Definition
Minimum Safe/Sector Altitude (MSA) is an emergency-use altitude depicted on instrument approach charts that provides at least 1,000 feet of obstacle clearance within a defined radius (typically 25 nautical miles) of a specified navigation fix, usually the airport reference point or a primary navaid associated with the approach. MSAs are published in feet above mean sea level and may be divided into sectors when terrain or obstacles vary significantly around the reference point.
Plain English
An altitude shown on the approach chart that guarantees you'll clear all terrain and obstacles within a circle around the airport or navaid. It's there as a safety net if you get lost, disoriented, or have an emergency near the airport — fly at or above this altitude and you know you won't hit anything.
Context Anchor
Seen on instrument approach charts, usually in the plan view area, as a circle or sector diagram with altitudes printed inside it.
Derivation
Sector' is used because the protected area is sometimes split into pie slices, each with its own minimum altitude when terrain differs around the reference point. 'Safe' reflects its purpose — it's the altitude that keeps you safely above everything in that area.
Why Pilots Care
Gives pilots a reliable, charted floor during instrument flight that prevents controlled flight into terrain when weather or darkness hides obstacles.
Analogy
Think of the area around the airport as a round pie.

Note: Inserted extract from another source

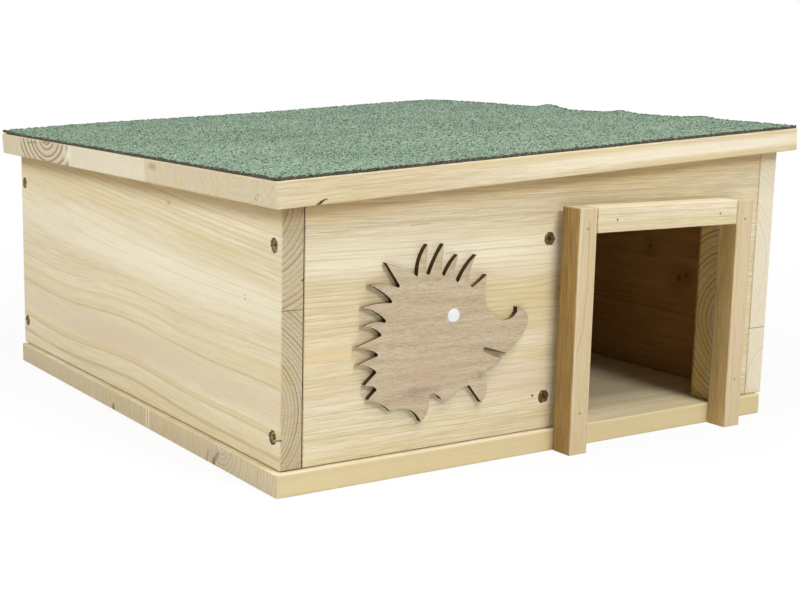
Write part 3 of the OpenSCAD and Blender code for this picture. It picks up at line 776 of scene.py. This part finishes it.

If the pie is divided into slices, each slice may have its own lowest safe height because the terrain and obstacles are different in each direction.
Intuition Check
“Safe” does not mean safe for every purpose. Here it means obstacle clearance for emergency use; it does not mean the altitude is cleared for normal navigation, radio contact, or every part of the approach procedure.
Example Sentence 1
Before starting the approach, the pilot noted the MSA of 4,200 feet within 25 NM of the airport in case of an emergency climb.
Example Sentence 2
In the southwest sector the minimum safe altitude rises to 5,200 feet because of higher terrain.